Good morning to all- Just got back from loading a couple of kayaks in the old truck. My wife and I are thinking about driving over to Biloxi early tomorrow- if the weather allows.  We want to go fishing around Deer Island, and I need some pictures from that area for a project I'm working on.
I'd like to recommend kayaking to any and all active seniors- a very good kind of boating for folks who don't like noise, high speed, or lots of bumps. Just slow and quiet and getting to see what's really out there.
And inexpensive, too.
I'll let you all know what we saw and did-
 good day to all- Ed


----------



## Ruthanne (Jun 4, 2016)

Have fun kayaking Ed!  I've never done it but it looks and sounds like a good time.


----------



## ossian (Jun 4, 2016)

Good luck with that.

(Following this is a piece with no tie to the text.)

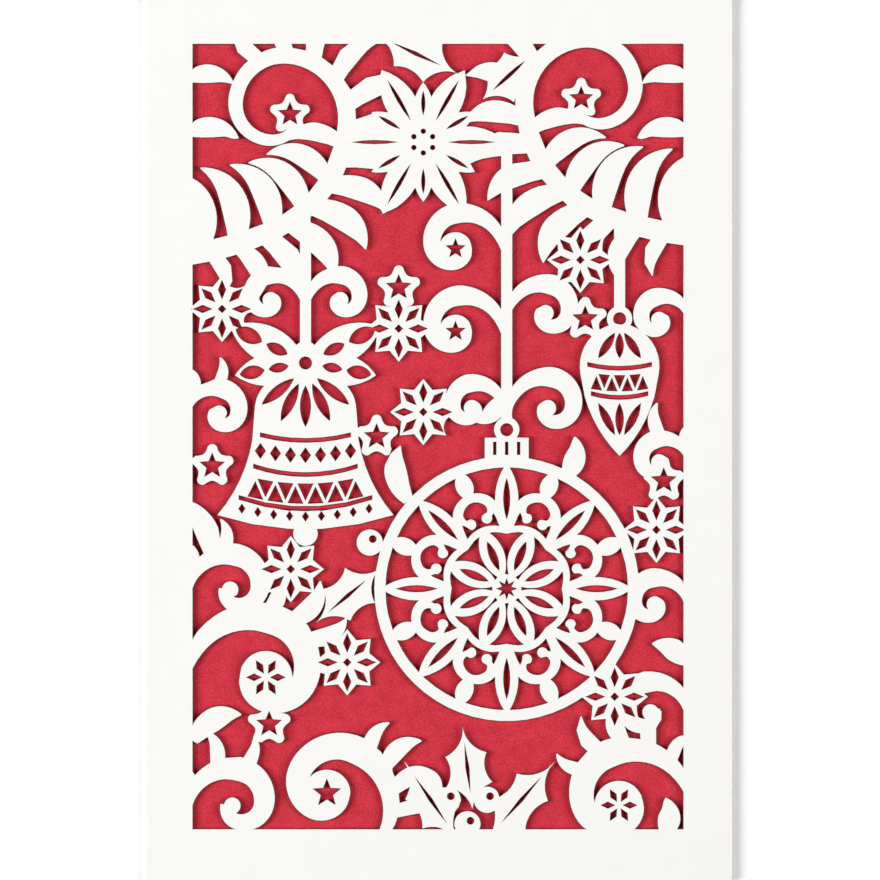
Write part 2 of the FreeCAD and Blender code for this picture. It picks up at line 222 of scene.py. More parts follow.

I have often thought of buying a kayak. It looks great and since this country is full of lochs, rivers and is surrounded by sea, it would be a great way to get to places seldom visited.


----------



## chic (Jun 5, 2016)

I hope the weather holds for you. Enjoy.nthego:


----------



## Phoenix (Jun 5, 2016)

It sounds fun.  I used to go canoeing.  If the water is smooth, then all kinds of things can be done on the water.  I really love activities around the water. Is a kayak easier to navigate than a canoe?


----------



## Ed Mashburn (Jun 5, 2016)

Phoenix- Yes, kayaks are considerably easier to handle and paddle than canoes.  Although there are some two-person kayaks, most are single person craft, and they are quite easy to handle. We use our kayaks as fishing boats, and we do very well with them.
it appears we won't be going kayaking tomorrow- we are going over to our fish camp in Florida- we may be evacuating our RV trailer because Tropical storm is coming in our direction.
I do not love bad storms with names.
Hurricanes are one one of the few bad things about living on the Gulf Coast.
good night to all- Ed


----------



## Phoenix (Jun 5, 2016)

I always thought they looked like fun.  I do wonder at times why people live where the hurricanes can get so bad.  One always has to weigh the good with the bad where ever they are.  Here we could get earthquakes, tsunamis and a volcano could go off.  It ain't safe anywhere.


----------